The Steelers are a whole different story. Every year we have the same talking points, because nothing ever really changes with this team. Can they ever get back to developing a great defense again, especially in the secondary? (Nope). Can they avoid losing the small games to teams they’re expected to beat? (Nope). Can they beat the Patriots to avoid having to go to New England in January? That one’s on their plate tomorrow, but the inexplicable three-game losing streak heading into this one makes even a win nowhere near as valuable as it should have been.
Remember, when these teams met in Week 15 last year with the Jesse James TD overturned, it was for the No. 1 seed. Now, even a Pittsburgh win is unlikely to give the Steelers homefield over the Patriots. It might not even help them to anything more than the No. 4 seed. The best thing it could do is help the Steelers make the playoffs, since that is in serious doubt with a trip to New Orleans up next and a favorable schedule for Baltimore. The second-best thing it could do is actually make the Patriots a No. 3 seed and not get a first-round bye for the ninth year in a row. That would still require Houston and the AFC West teams to finish strong, which isn’t a guarantee. The only other good thing it could do is give the Steelers some confidence they can beat the Patriots, which may still be required in January if they were the 4 and 3 seeds and both made it to the AFC Championship Game (a la Indy-NE in 2006). But that’s a ways off, and as this last week has shown, no one is a safe bet to do anything this year. These teams are coming off embarrassing losses to the Dolphins and Raiders after all.

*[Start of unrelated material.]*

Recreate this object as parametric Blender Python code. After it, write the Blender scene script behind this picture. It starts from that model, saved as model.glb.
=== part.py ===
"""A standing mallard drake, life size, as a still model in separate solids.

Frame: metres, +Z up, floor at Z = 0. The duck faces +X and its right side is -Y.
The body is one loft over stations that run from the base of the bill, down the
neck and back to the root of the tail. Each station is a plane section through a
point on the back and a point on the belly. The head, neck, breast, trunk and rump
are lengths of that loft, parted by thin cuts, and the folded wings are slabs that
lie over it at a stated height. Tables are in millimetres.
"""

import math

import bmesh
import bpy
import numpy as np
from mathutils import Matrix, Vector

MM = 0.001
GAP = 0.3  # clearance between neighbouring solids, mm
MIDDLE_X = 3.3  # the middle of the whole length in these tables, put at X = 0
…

As for the matchup itself, I’m not feeling Pittsburgh, a 3-point home underdog. We know the defense always struggles with this offense, but in the last three weeks, they’re barely even covering the other team’s top receiving threat (Emmanuel Sanders, Keenan Allen, Jared Cook). Now you bring the Patriots to town with Rob Gronkowski, Julian Edelman and Josh Gordon, and the Steelers definitely have their hands full. Don’t discount the running game and James White as a receiver too. Brady has also played better in the three games since the bye than he was earlier this season.

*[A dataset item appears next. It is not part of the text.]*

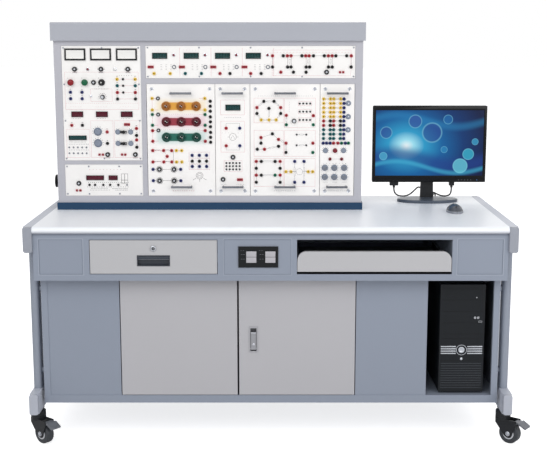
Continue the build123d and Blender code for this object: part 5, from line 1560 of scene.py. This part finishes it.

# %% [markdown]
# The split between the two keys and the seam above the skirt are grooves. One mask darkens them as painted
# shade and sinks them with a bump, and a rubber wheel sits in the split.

# %% Grooves and wheel of the mouse
mouse_finish = Finish("mouse_finish")
x, y, z = (mouse_finish.axis(name) for name in "XYZ")
seam_height = 0.8065
split = mouse_finish.patch(x, mouse_low.x, 0.0010, 0.0003) * (y < -0.058)
skirt = z < seam_height
seam = mouse_finish.patch(z, seam_height, 0.0009, 0.0003)
grooves = split.math("MAXIMUM", split, seam)
shell = mouse_finish.mix(skirt, paint("#4A4F58"), paint("#80858F"))
mouse_finish.set(
    # painted shade: the grooves are darkened
    Base_Color=mouse_finish.mix(grooves, shell, paint("#16181B")),
    Roughness=0.24 + grooves * 0.3,
)
dress(mouse, mouse_finish.bump(1.0 - grooves, 0.0005))
wheel_profile = [(7.0, 0), (8.0, 0.8), (8.0, 4.2), (7.0, 5.0), (2.0, 5.0)]
wheel_model = turned("mouse_wheel", wheel_profile, [rubber("wheel_grip", "#24262A")], sides=24)
mouse_wheel = placed(wheel_model, (0.6855, -0.072, 0.8160), (0, math.radians(90), 0))
gather("mouse_shell", [mouse, mouse_wheel], "bench", "slate_plastic", "mouse")
print("mouse wheel radius:", wheel_profile[1][0], "mm")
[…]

The 2018 Steelers are essentially a passing offense and nothing more. I think you’d have to go back to 2002 to find the last time the Steelers were so built around the pass with a suspect defense, a shoddy running game and terrible special teams (especially the kicker). But even that team finished 10-5-1 and made the playoffs because they came through on defense in the red zone when they had to. Last week, the Steelers had a fourth down to win the game and failed to stop Derek Carr in Oakland. They had an 8-minute drive against the Chargers with a 23-7 lead and Sean Davis turned an interception in the end zone into a touchdown for Allen after dislodging the ball with a hit on his own teammate. That was the play of the game and hurt more than any officiating blunder did. I think the Steelers hold on for the win if that pick went their way. Then the week before against Denver, that was about a comedy of errors by the OFF/ST in a game they should have scored way more than 17 points. So it’s been a frustrating three weeks after a pretty solid 7-2-1 start.

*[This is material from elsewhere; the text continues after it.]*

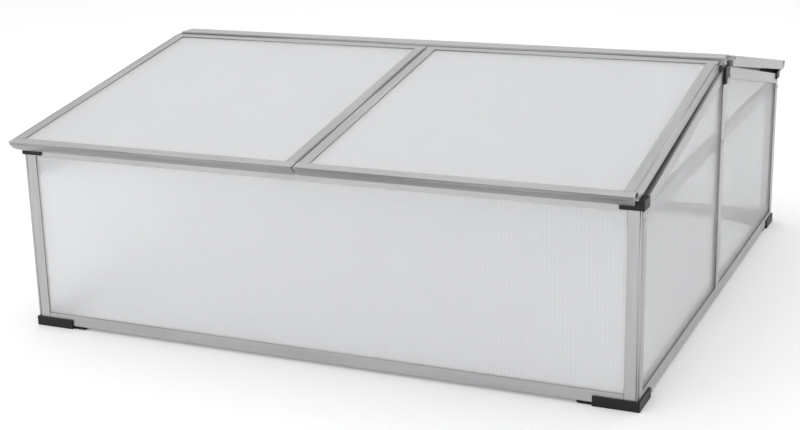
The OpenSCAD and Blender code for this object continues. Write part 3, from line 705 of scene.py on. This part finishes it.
for end, fy in ENDS.items():
    for side, fx in SIDES.items():
        node = "side_sheet_%s_%s" % (end, side)
        lo, hi = low_high(node)
        near, far = sorted(abs(v) for v in (lo[1], hi[1]))
        rise = math.tan(gable_slope)
        base = GABLE_Z0 - (GABLE_H - SLOT_DEEP + EDGE_PLAY) / math.cos(gable_slope)
        # The top edge follows the gable rail and is cut level beside the middle post
        top = lambda a, first=HY - far, limit=hi[2]: np.minimum(base + (first + a) * rise, limit)
        outer = fx * max(abs(lo[0]), abs(hi[0]))
        piece = fluted(node + "_fluted", far - near, lo[2], top, hi[0] - lo[0],
                       (outer, fy * far, 0), (0, -fy, 0), (0, 0, 1), (-fx, 0, 0), wall_finish)
        stand_for(piece, node, "frame")
print("wall and side sheets made")

# %% Lid sheets
s0, s1 = s_hinge - SLOT_DEEP + EDGE_PLAY, s_face + SLOT_DEEP - EDGE_PLAY
x0, x1 = lid_x0 + floor_u + EDGE_PLAY, lid_x1 - floor_u - EDGE_PLAY
top_n = slot_lo + SHEET_PLAY + SHEET
for end, fy in ENDS.items():
    for side, fx in SIDES.items():
        body = "lid_%s_%s" % (end, side)
        origin = (lid_place(body, fx) + fx * x0, fy * (HINGE_Y + top_n * lid_s), HINGE_Z + top_n * lid_c)
        piece = fluted(body + "_sheet_fluted", x1 - x0, s0, lambda a: s1, SHEET, origin, (fx, 0, 0),
                       (0, fy * lid_c, -lid_s), (0, -fy * lid_s, -lid_c), lid_finish)
        stand_for(piece, body + "_sheet", body)
print("lid sheets made")

# %% [markdown]
# ## Pieces carried over from the frame
# The feet, caps, ridge clips, side bars and screws already have their true shape in the frame.
# They keep it, and only get their finish.

# %% Finishes for the carried-over pieces
CARRIED = {"corner_foot": black_plastic, "corner_cap": black_plastic, "ridge_clip": black_plastic,
           "side_bar": aluminium, "frame_screws": steel, "lid_": steel}
for node, piece in frame["nodes"].items():
    finish = next((f for start, f in CARRIED.items() if node.startswith(start)), None)
    if finish:
        piece.data.materials.clear()
        piece.data.materials.append(finish)
print("carried over:", sum(node.startswith(tuple(CARRIED)) for node in frame["nodes"]))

Ben Roethlisberger looked fine after the rib injury last week, so I’m not really worried about that part. James Conner possibly being out isn’t good since they may end up running for ~30 yards again, but it has to be a huge Roethlisberger game either way. I just don’t see how you beat the Patriots when you’re that one-dimensional of a team, but it’s a dimension they better at least utilize properly this week. That means no punting on fourth-and-short in NE territory. No settling for long field goals to try to get Chris Boswell’s confidence back when he’s been terrible and is on the verge of getting cut. You need touchdowns in this game and you need to limit Brady’s possessions.
Do I trust Mike Tomlin to understand this? Of course not. He punted on 4th-and-1 with a 24-19 lead last year with 2:16 left when the Steelers might have put the game away. Do I expect the Steelers to make any changes if they lose five or six in a row and miss the playoffs? Of course not, even though it’s the same argument as Mike McCarthy in Green Bay, and the Packers fired him already. Tomlin should go too if they show they can’t beat the Patriots even when NE hasn’t looked this vulnerable since 2013 or 2005. Oh yeah, the Steelers lost to those New England teams as well.
Final: Patriots 30, Steelers 24
NFL Week 15 Predictions
That was a bad beat on Thursday as Chiefs and the under was the right call all night until the last 4 seconds.
I think the Colts figure out the Cowboys at home, but it might be lower scoring than expected. Hate trusting the Giants, but they have been playing better since the bye. Titans can be very unpredictable, so I’d stay away from putting money on that game. I really like Seattle in SF.